Marnix in general? Who?

When you take a look at the signs, when you add it all up, it’s not looking very good.

It’s actually very easy to build an enormously sad case for my future.

And all this ‘proof’ is enough to make a grown man crazy and cry, and all this good will, this ambitious reaching out, this trying really hard to make it work; it clearly doesn’t seem to be what I should be doing.

It’s all SO obvious.

But, but, but…

But how do you find out where to go next when it seems more and more important to make ‘the perfect decision’?

What’s the universe telling me (supposed that’s even a thing)?

How do you NOT do something and how do you let go, deliberately?

You have to do SOMETHING, right?!

It’s all majorly confusing, and at the same time… majorly useful.

And exciting.

Because I’ve been here before, and not just once, but closer to the amount of lies in a few years of Trump tweets.

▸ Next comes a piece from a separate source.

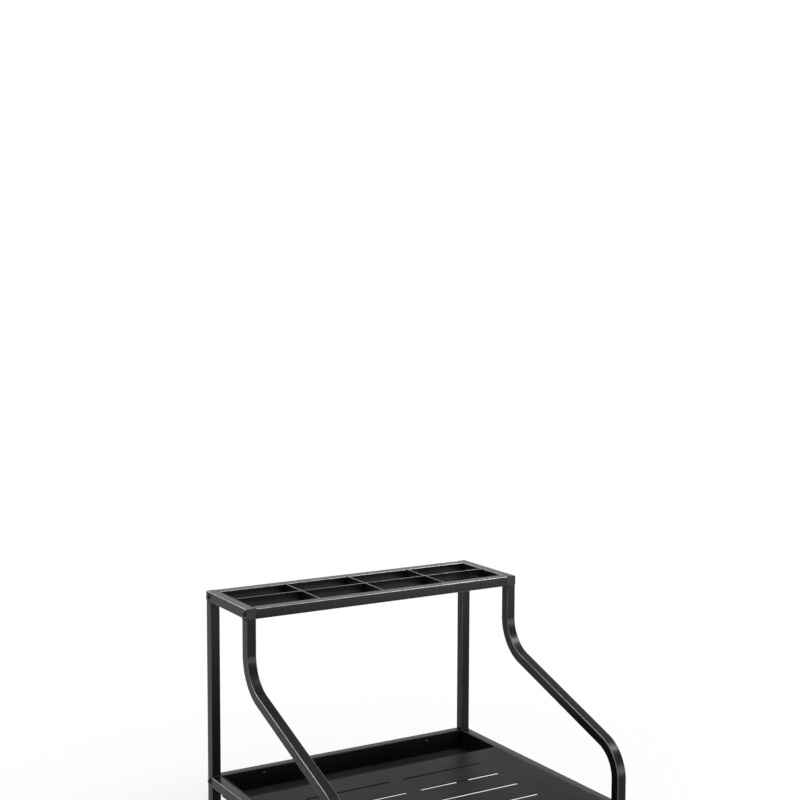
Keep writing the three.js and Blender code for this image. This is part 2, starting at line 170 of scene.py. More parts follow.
class TubeSettings(bpy.types.PropertyGroup):
    corner: FloatProperty(
        name="Corner radius", description="Outer radius of the square tube's long edges",
        default=2.5 * MM, unit="LENGTH",
    )
    wall: FloatProperty(
        name="Wall", description="Wall of the square tube", default=1.5 * MM, unit="LENGTH",
    )
    rim: FloatProperty(
        name="Rim", description="Small rounding of cut ends and sheet edges",
        default=0.3 * MM, unit="LENGTH",
    )
    straight: FloatProperty(
        name="Straight top", description="Length of the front tube from the ring down to its first bend",
        default=65 * MM, unit="LENGTH",
    )
    slope: FloatProperty(
        name="Slope", description="Fall of the front tube's sloping stretch below the horizon",
        default=math.radians(20), subtype="ANGLE",
    )
    upper_bend: FloatProperty(
        name="Upper bend", description="Centre line radius of the front tube's upper bend",
        default=80 * MM, unit="LENGTH",
    )
    lower_bend: FloatProperty(
        name="Lower bend", description="Centre line radius of the front tube's lower bend",
        default=68 * MM, unit="LENGTH",
    )


class SheetSettings(bpy.types.PropertyGroup):
    thickness: FloatProperty(
        name="Sheet", description="Thickness of the deck's and the tray's sheet",
        default=1.5 * MM, unit="LENGTH",
    )
    fold: FloatProperty(
        name="Fold radius", description="Outer radius of the folds", default=2.2 * MM, unit="LENGTH",
    )
    slot_rows: IntProperty(
        name="Slot rows", description="Rows of drain slots in the deck", default=5,
    )
    slot_width: FloatProperty(
        name="Slot width", description="Width of a drain slot", default=6 * MM, unit="LENGTH",
    )
    slot_bridge: FloatProperty(
        name="Slot bridge", description="Sheet left between the two slots of a row",
        default=30 * MM, unit="LENGTH",
    )
    slot_side_margin: FloatProperty(
        name="Side margin", description="From the side rail to the nearest slot",
        default=85 * MM, unit="LENGTH",
    )
    slot_end_margin: FloatProperty(
        name="End margin", description="From the deck's front or the middle rail to the nearest row",
        default=45 * MM, unit="LENGTH",
    )
    rib_pitch: FloatProperty(
        name="Rib pitch", description="Distance between the ribs of the tray's mat",
        default=5 * MM, unit="LENGTH",
    )
    rib_depth: FloatProperty(
        name="Rib depth", description="Depth of the grooves between the mat's ribs",
        default=0.8 * MM, unit="LENGTH",
    )


class FinishSettings(bpy.types.PropertyGroup):
    coat: FloatVectorProperty(
        name="Powder coat", description="Colour of the powder coat", subtype="COLOR",
        default=(0.0042, 0.0044, 0.0047), min=0, max=1,
    )
    # Light grey for the edges: partly coat worn through to steel, partly a painted highlight.
    edge: FloatVectorProperty(
        name="Worn edge and painted highlight", description="Colour of the edges, partly worn through to steel and partly a painted highlight",
        subtype="COLOR", default=(0.2, 0.204, 0.208), min=0, max=1,
    )
    coat_roughness: FloatProperty(
        name="Coat roughness", description="Roughness of the powder coat", default=0.26, min=0, max=1,
        subtype="FACTOR",
    )
    plastic: FloatVectorProperty(
        name="Plastic", description="Colour of the plugs and leg inserts", subtype="COLOR",
        default=(0.008, 0.008, 0.0085), min=0, max=1,
    )
    # Black rubber, darker than the coat: darkened further as painted shade for the tray's mat at the bottom
    # of the tray; the foot pads share it.
    rubber: FloatVectorProperty(
        name="Rubber", description="Colour of the mat and the foot pads", subtype="COLOR",
        default=(0.0035, 0.0035, 0.0035), min=0, max=1,
    )
    oxide: FloatVectorProperty(
        name="Black oxide", description="Colour of the bolts and screws", subtype="COLOR",
        default=(0.03, 0.03, 0.032), min=0, max=1,
    )
    zinc: FloatVectorProperty(
        name="Zinc", description="Colour of the plated studs", subtype="COLOR",
        default=(0.55, 0.56, 0.57), min=0, max=1,
    )


class StageSettings(bpy.types.PropertyGroup):
    floor: FloatVectorProperty(
        name="Floor", description="Colour of the floor", subtype="COLOR",
        default=(0.9, 0.9, 0.9), min=0, max=1,
    )
    lens: FloatProperty(
        name="Lens", description="Focal length of the camera on a sensor 36 mm wide",
        default=63.0, unit="CAMERA",
    )
    place: FloatVectorProperty(
        name="Camera place", description="Place of the camera", subtype="TRANSLATION",
        default=(-1.3492, -2.2073, 1.0934),
    )
    yaw: FloatProperty(
        name="Yaw", description="Turn of the view from +Y towards +X", default=math.radians(30.93),
        subtype="ANGLE",
    )
    pitch: FloatProperty(
        name="Pitch", description="Fall of the view below the horizon", default=math.radians(4.78),
        subtype="ANGLE",
    )
    roll: FloatProperty(
        name="Roll", description="Turn of the camera about its view", default=math.radians(0.18),
        subtype="ANGLE",
    )
    strength: FloatProperty(
        name="Light", description="Strength of the lamps", default=1.0, min=0,
    )


# Selecting and shaping

def select_only(*pieces):
    bpy.ops.object.select_all(action="DESELECT")
    for piece in pieces:
        piece.select_set(True)
    bpy.context.view_layer.objects.active = pieces[0]


def named(piece, name):
    piece.name = name
    piece.data.name = name
    return piece


def placed(name):
    """Names the primitive that was just added, and puts its place, turn and size in its mesh."""
    bpy.ops.object.transform_apply(location=True, rotation=True, scale=True)
    return named(bpy.context.object, name)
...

I know that slumps like these always turn out to be future launching platforms for great adventures.

The deep discomfort I’m feeling right now, is pure, rich growing pain.

I know that.

I also know that stubbornness and stupidity are simply not sustainable.

That making plans with a mind that’s gone crazy will not get you anywhere but crazy places.

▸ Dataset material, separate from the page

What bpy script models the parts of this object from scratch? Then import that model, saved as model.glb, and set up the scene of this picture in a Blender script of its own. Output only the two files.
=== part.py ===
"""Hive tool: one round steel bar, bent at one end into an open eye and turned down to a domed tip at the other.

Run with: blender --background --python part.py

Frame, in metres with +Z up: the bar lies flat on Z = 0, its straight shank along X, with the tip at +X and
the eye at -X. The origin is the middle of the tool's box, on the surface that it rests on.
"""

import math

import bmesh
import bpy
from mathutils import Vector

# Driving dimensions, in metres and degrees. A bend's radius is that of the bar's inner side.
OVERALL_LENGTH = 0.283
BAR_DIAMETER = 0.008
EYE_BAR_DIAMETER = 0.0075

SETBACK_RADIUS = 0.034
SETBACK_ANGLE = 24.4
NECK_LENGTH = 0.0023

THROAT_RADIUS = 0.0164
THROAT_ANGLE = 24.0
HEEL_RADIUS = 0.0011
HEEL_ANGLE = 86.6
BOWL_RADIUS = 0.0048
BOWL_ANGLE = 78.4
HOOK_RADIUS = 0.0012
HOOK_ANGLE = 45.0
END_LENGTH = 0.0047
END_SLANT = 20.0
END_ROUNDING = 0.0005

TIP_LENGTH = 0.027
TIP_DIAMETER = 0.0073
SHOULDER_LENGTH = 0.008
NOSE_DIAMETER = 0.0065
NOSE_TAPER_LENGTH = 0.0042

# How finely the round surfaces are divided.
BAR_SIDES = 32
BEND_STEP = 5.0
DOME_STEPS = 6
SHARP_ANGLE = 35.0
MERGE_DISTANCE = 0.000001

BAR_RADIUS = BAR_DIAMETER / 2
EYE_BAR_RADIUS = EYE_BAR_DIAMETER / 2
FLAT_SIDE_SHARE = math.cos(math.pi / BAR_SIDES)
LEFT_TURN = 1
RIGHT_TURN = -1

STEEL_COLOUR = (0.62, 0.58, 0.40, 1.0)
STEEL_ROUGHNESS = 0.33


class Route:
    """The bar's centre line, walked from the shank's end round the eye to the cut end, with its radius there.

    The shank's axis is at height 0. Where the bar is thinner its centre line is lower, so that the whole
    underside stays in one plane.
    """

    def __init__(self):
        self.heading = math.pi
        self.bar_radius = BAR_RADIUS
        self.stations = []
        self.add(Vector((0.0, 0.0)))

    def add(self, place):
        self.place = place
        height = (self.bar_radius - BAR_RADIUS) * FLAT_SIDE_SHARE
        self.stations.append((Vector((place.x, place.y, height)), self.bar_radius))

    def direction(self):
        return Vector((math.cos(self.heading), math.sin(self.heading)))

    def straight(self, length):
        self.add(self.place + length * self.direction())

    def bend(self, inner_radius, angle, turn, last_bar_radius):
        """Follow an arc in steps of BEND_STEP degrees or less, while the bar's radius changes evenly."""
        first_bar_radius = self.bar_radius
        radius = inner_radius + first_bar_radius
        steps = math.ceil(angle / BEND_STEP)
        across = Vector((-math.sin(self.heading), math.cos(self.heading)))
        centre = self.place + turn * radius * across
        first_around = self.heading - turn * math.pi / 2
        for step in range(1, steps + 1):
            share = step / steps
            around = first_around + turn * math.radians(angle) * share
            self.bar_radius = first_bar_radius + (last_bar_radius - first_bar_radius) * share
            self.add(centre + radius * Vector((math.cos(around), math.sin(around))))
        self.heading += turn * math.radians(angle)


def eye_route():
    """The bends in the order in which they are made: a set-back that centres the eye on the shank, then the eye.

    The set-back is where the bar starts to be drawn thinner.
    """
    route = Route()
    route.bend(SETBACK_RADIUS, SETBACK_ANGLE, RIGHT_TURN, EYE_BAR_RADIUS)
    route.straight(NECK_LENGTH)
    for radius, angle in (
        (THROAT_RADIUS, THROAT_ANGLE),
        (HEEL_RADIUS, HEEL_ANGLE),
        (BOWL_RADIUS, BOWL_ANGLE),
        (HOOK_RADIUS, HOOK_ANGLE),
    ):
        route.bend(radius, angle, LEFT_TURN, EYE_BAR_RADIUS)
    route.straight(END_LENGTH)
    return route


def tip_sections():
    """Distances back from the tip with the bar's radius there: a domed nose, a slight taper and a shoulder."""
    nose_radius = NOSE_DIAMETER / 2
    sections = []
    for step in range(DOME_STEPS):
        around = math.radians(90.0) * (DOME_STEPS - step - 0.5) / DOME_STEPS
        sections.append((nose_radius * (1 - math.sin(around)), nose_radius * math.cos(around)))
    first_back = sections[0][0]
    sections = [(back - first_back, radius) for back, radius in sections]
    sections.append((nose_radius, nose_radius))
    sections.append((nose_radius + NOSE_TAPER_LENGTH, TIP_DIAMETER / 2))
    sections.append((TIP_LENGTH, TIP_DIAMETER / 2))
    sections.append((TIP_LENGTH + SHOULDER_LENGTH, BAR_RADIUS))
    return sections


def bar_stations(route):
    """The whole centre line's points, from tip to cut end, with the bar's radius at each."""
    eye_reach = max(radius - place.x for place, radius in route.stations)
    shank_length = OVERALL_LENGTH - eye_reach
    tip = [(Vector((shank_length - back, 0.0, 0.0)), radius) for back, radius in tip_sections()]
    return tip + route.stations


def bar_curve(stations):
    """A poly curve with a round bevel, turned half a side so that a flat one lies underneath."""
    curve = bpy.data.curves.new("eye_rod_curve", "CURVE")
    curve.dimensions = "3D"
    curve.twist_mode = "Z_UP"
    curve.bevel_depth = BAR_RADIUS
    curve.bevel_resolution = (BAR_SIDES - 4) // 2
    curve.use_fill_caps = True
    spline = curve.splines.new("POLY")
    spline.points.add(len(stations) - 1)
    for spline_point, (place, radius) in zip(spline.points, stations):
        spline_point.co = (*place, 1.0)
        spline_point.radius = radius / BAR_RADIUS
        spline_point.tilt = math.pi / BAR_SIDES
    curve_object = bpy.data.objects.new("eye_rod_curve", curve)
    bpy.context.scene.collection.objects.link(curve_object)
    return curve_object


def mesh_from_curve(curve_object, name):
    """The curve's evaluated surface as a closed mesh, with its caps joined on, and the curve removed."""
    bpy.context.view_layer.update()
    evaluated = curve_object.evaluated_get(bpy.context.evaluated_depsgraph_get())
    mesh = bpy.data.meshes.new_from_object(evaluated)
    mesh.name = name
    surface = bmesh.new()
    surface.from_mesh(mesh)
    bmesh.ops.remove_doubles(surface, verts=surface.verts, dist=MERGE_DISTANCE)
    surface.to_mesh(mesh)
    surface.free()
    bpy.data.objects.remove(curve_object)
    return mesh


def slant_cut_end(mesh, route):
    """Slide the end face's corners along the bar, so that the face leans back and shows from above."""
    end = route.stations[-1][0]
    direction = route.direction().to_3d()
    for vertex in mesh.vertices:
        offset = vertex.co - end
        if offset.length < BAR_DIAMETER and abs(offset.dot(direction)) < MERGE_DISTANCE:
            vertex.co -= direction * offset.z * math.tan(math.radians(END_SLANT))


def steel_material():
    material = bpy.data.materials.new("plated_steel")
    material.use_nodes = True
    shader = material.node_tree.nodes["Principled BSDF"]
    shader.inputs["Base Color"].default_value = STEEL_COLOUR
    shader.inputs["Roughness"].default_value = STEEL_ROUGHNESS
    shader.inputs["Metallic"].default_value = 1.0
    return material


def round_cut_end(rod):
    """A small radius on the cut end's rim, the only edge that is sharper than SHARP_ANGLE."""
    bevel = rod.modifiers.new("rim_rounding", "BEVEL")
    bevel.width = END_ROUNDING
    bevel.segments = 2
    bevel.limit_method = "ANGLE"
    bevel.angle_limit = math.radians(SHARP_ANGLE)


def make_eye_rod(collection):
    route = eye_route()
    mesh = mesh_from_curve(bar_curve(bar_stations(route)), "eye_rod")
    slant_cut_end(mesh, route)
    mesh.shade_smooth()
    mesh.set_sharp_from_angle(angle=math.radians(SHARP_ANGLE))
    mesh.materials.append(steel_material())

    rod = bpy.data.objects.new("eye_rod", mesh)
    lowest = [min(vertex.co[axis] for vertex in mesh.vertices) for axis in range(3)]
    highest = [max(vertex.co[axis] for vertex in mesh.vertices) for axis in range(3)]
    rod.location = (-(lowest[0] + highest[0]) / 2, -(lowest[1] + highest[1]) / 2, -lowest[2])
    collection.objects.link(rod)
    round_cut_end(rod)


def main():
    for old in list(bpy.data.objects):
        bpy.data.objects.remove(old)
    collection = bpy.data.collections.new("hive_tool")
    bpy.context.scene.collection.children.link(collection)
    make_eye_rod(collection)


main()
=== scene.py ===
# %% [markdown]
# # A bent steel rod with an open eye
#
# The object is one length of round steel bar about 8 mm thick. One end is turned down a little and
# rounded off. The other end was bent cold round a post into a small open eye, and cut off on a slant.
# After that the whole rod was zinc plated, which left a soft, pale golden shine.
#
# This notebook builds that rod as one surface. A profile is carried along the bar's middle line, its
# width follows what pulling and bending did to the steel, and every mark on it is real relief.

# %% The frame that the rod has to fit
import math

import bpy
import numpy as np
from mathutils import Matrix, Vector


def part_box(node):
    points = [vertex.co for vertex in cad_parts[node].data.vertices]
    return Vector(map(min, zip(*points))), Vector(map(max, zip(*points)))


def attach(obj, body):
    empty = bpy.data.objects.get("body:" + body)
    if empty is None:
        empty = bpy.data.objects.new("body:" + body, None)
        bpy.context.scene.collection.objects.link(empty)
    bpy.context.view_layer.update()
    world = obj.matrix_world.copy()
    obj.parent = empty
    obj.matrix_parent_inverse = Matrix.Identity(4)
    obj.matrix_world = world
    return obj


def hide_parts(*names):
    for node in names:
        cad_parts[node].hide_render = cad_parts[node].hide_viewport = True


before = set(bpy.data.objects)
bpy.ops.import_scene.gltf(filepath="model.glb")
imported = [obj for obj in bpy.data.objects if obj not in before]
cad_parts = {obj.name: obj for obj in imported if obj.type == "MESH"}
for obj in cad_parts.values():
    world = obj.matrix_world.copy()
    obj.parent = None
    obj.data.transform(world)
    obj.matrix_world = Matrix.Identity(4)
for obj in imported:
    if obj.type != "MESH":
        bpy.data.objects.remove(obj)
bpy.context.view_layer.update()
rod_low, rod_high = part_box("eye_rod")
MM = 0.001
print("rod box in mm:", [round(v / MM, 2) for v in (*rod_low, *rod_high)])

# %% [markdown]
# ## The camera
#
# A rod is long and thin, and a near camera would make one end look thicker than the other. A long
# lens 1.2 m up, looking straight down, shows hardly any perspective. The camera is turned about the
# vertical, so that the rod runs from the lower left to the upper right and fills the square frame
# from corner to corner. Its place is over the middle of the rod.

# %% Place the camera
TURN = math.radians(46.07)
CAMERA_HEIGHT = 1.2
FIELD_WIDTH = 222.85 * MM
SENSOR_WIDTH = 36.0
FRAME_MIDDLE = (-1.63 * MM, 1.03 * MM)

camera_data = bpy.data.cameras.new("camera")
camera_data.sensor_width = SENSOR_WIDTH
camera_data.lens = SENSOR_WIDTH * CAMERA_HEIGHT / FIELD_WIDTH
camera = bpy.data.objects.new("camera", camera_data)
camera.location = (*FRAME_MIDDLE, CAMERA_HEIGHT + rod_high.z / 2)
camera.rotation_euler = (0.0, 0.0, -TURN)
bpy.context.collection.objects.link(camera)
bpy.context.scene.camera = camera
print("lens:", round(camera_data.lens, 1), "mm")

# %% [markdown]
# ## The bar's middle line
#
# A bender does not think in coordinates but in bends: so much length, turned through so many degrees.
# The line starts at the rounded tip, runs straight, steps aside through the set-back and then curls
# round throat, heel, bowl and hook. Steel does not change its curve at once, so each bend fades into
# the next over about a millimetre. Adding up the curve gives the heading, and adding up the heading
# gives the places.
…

And trying to force the square peg in the round hole will only be successful by using a sledgehammer (and I feel this is not the time for sledgehammers).

So: is that helpful, all this knowing and feeling?

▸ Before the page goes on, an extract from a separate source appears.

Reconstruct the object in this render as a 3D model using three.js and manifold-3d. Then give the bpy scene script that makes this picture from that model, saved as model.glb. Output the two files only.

Well, good question, and I don’t have a clue where to go next, to be honest.

But I DO know where the soft spoken answers will come from.

I don’t know the steps I should take.

But I DO know that my feet will move when they’re supposed to.

It’s SO fucking easy to get lost in this self-constructed mental maze.

And SO fucking human.

This is the game we play over and over again: we do stupid things, learn stuff, and then get blindsided by a slight variation of the same thing, only to wake up again and see what we’ve overlooked.

Rinse and repeat.

I don’t know where to go but I know it’s not my job to know, and it has never been.

That’s pretty damn useful.

Growing pain is tough but beautiful, crushing and extremely helpful.

It removes the blocks of comfortable (enough) living that have jammed the flow of fresh ideas and amazing new stories, and sparks the joy of exploration and wonder.

Pain is where you get to start all over again.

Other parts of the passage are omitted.